• [YOUR GOAL]:
Write the material out again in full, exactly.

• [RECORDED INFORMATION]:

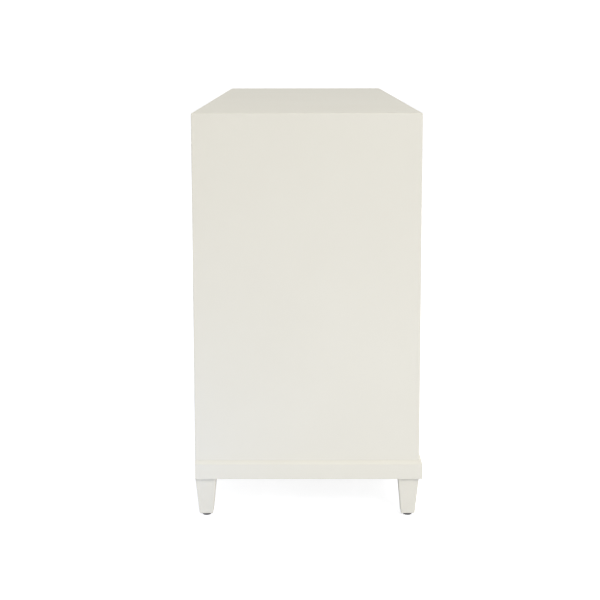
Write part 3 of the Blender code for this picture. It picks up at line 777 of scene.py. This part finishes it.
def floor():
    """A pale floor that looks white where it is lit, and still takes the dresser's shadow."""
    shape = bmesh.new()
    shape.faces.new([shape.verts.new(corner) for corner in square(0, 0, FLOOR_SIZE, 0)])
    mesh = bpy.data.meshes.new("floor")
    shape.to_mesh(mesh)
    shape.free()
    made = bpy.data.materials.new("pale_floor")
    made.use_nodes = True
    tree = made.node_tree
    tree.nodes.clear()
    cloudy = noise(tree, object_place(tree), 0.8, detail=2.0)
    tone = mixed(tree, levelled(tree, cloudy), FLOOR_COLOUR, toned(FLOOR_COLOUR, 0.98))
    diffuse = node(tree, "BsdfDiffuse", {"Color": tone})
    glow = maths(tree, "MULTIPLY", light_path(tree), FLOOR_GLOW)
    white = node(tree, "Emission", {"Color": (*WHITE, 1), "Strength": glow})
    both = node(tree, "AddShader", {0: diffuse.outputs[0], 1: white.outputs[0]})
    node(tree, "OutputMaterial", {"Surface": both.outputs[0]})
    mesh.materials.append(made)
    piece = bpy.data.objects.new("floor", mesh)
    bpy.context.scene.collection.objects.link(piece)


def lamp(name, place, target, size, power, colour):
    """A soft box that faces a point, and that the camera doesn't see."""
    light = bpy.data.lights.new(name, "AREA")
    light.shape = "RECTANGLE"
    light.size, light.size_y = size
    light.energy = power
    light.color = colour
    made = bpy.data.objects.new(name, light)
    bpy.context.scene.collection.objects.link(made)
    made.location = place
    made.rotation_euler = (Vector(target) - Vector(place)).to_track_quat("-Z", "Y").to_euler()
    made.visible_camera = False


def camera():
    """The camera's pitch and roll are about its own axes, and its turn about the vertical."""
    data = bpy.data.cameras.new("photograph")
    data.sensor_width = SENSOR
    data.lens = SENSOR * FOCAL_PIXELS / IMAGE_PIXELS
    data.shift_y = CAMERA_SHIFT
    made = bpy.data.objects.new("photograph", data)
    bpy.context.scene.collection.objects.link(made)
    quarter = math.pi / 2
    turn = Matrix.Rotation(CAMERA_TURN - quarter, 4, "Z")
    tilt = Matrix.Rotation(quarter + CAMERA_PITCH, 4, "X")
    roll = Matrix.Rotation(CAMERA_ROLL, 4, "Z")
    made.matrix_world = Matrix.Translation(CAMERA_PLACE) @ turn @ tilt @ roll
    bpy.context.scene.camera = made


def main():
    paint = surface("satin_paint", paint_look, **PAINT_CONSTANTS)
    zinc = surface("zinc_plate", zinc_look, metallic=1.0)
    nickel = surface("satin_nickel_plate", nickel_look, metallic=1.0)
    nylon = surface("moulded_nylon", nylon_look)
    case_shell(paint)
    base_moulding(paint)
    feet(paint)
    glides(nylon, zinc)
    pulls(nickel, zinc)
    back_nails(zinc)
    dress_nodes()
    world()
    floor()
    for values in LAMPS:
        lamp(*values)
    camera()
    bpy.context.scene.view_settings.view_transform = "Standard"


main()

• [SOLUTION]:
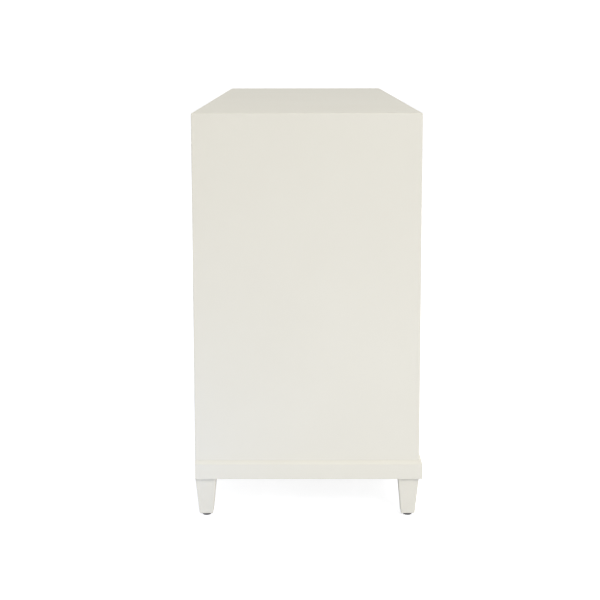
Write part 3 of the Blender code for this picture. It picks up at line 777 of scene.py. This part finishes it.
def floor():
    """A pale floor that looks white where it is lit, and still takes the dresser's shadow."""
    shape = bmesh.new()
    shape.faces.new([shape.verts.new(corner) for corner in square(0, 0, FLOOR_SIZE, 0)])
    mesh = bpy.data.meshes.new("floor")
    shape.to_mesh(mesh)
    shape.free()
    made = bpy.data.materials.new("pale_floor")
    made.use_nodes = True
    tree = made.node_tree
    tree.nodes.clear()
    cloudy = noise(tree, object_place(tree), 0.8, detail=2.0)
    tone = mixed(tree, levelled(tree, cloudy), FLOOR_COLOUR, toned(FLOOR_COLOUR, 0.98))
    diffuse = node(tree, "BsdfDiffuse", {"Color": tone})
    glow = maths(tree, "MULTIPLY", light_path(tree), FLOOR_GLOW)
    white = node(tree, "Emission", {"Color": (*WHITE, 1), "Strength": glow})
    both = node(tree, "AddShader", {0: diffuse.outputs[0], 1: white.outputs[0]})
    node(tree, "OutputMaterial", {"Surface": both.outputs[0]})
    mesh.materials.append(made)
    piece = bpy.data.objects.new("floor", mesh)
    bpy.context.scene.collection.objects.link(piece)


def lamp(name, place, target, size, power, colour):
    """A soft box that faces a point, and that the camera doesn't see."""
    light = bpy.data.lights.new(name, "AREA")
    light.shape = "RECTANGLE"
    light.size, light.size_y = size
    light.energy = power
    light.color = colour
    made = bpy.data.objects.new(name, light)
    bpy.context.scene.collection.objects.link(made)
    made.location = place
    made.rotation_euler = (Vector(target) - Vector(place)).to_track_quat("-Z", "Y").to_euler()
    made.visible_camera = False


def camera():
    """The camera's pitch and roll are about its own axes, and its turn about the vertical."""
    data = bpy.data.cameras.new("photograph")
    data.sensor_width = SENSOR
    data.lens = SENSOR * FOCAL_PIXELS / IMAGE_PIXELS
    data.shift_y = CAMERA_SHIFT
    made = bpy.data.objects.new("photograph", data)
    bpy.context.scene.collection.objects.link(made)
    quarter = math.pi / 2
    turn = Matrix.Rotation(CAMERA_TURN - quarter, 4, "Z")
    tilt = Matrix.Rotation(quarter + CAMERA_PITCH, 4, "X")
    roll = Matrix.Rotation(CAMERA_ROLL, 4, "Z")
    made.matrix_world = Matrix.Translation(CAMERA_PLACE) @ turn @ tilt @ roll
    bpy.context.scene.camera = made


def main():
    paint = surface("satin_paint", paint_look, **PAINT_CONSTANTS)
    zinc = surface("zinc_plate", zinc_look, metallic=1.0)
    nickel = surface("satin_nickel_plate", nickel_look, metallic=1.0)
    nylon = surface("moulded_nylon", nylon_look)
    case_shell(paint)
    base_moulding(paint)
    feet(paint)
    glides(nylon, zinc)
    pulls(nickel, zinc)
    back_nails(zinc)
    dress_nodes()
    world()
    floor()
    for values in LAMPS:
        lamp(*values)
    camera()
    bpy.context.scene.view_settings.view_transform = "Standard"


main()